Controversial new plans which would force paramedics to learn Gaelic have been slammed by critics.

The proposal has been put forward as part of the Scottish Government’s drive to revive the traditional language.

The Scottish Ambulance Service (SAS) would also have to create a new bilingual logo which would be displayed on uniforms and vehicles.

Opponents of the scheme have accused Holyrood of playing “political games” with the emergency services – and branded it a “waste of money”.

Alex Johnstone, MSP for the north-east, said: “This is the Scottish Government’s obsession to push Gaelic at all costs rearing its head again.

“The SNP should be supporting staff to improve response times and cut down on sickness absence, not playing political games with paramedics.”

Under Scottish Government legislation, all public bodies and organisations across the country have to come up with similar plans to promote the language.

The latest proposal is contained in a 30-page document which outlines a range of measures which could be put into place over the next four years.

In the report, Pauline Howie, SAS chief executive, said: “The Scottish Ambulance Service is committed to the aspirations and objectives included in the National Gaelic Language Plan and the Gaelic Language (Scotland) Act 2005.

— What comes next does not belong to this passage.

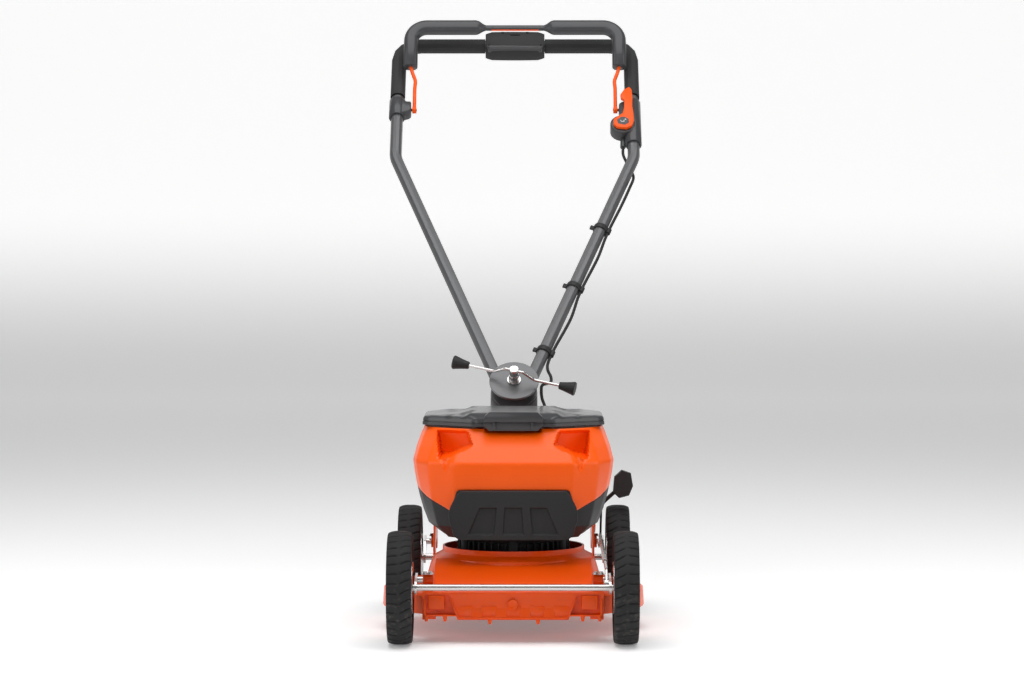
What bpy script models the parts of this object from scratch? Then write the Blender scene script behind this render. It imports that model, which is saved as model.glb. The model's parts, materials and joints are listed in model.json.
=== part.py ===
"""Compact battery push mower with a one-arm swivel handle, as an assembly of separate parts.

All lengths are in metres. -Y is the mower's front, +X its left-hand side, +Z is up, and it stands on
z = 0. Each sub-part is one named object. The chassis is laid out from the motor shaft, and is moved at
the end so that the world origin is under the middle of the whole mower.
"""

import math

import bmesh
import bpy
import numpy as np
from mathutils import Matrix, Vector
from mathutils.geometry import convex_hull_2d

FIT_GAP = 0.0003
RUN_GAP = 0.0005

# The deck's radius sets where the wheels stand
DECK_RADIUS = 0.240

# Wheels
WHEEL_RADIUS = 0.100
WHEEL_WIDTH = 0.044
WHEEL_X = DECK_RADIUS - 0.0415
RIM_RADIUS = 0.078
HUB_RADIUS = 0.016
STUB_RADIUS = 0.006
FRONT_AXLE_Y = -DECK_RADIUS - 0.020
REAR_AXLE_Y = DECK_RADIUS + 0.020

# Cutting height cranks: pivots on the chassis, link rod eyes relative to them
FRONT_PIVOT = Vector((FRONT_AXLE_Y + 0.055, 0.108))
REAR_PIVOT = Vector((REAR_AXLE_Y + 0.060, 0.124))
LINK_EYE = Vector((-0.040, -0.002))
CRANK_PLATE = 0.004
CRANK_BOSS_RADIUS = 0.012
PIVOT_PIN_RADIUS = 0.0057
LINK_PIN_RADIUS = 0.0025
LINK_ROD_RADIUS = 0.0028
LINK_SLEEVE_RADIUS = 0.0042
CRANK_X = WHEEL_X - WHEEL_WIDTH / 2 - 0.0073
LINK_X = CRANK_X - 0.0042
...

“Gaelic is a precious part of our communities, culture and heritage.”

The service has not said how much the scheme would cost, but is now asking for feedback on the draft plan.

In October, Police Scotland unveiled similar plans which would mean re-branding the force on officers’ uniforms and vehicles.

Readers of the Press and Journal overwhelmingly rejected the proposal in an online poll shortly after it was announced.

Taxpayer Scotland has also raised questions about the financial cost the public might have to bear.

Director Eben Wilson said: “The costs of these initiatives are never made clear and we wonder how many people would vote for it if asked.

“This is no time for ‘nice to have’ politics.”

The Scottish Government has defended the plans.

A spokesman said: “Efforts to support a future for the Gaelic Language have enjoyed cross-party support.”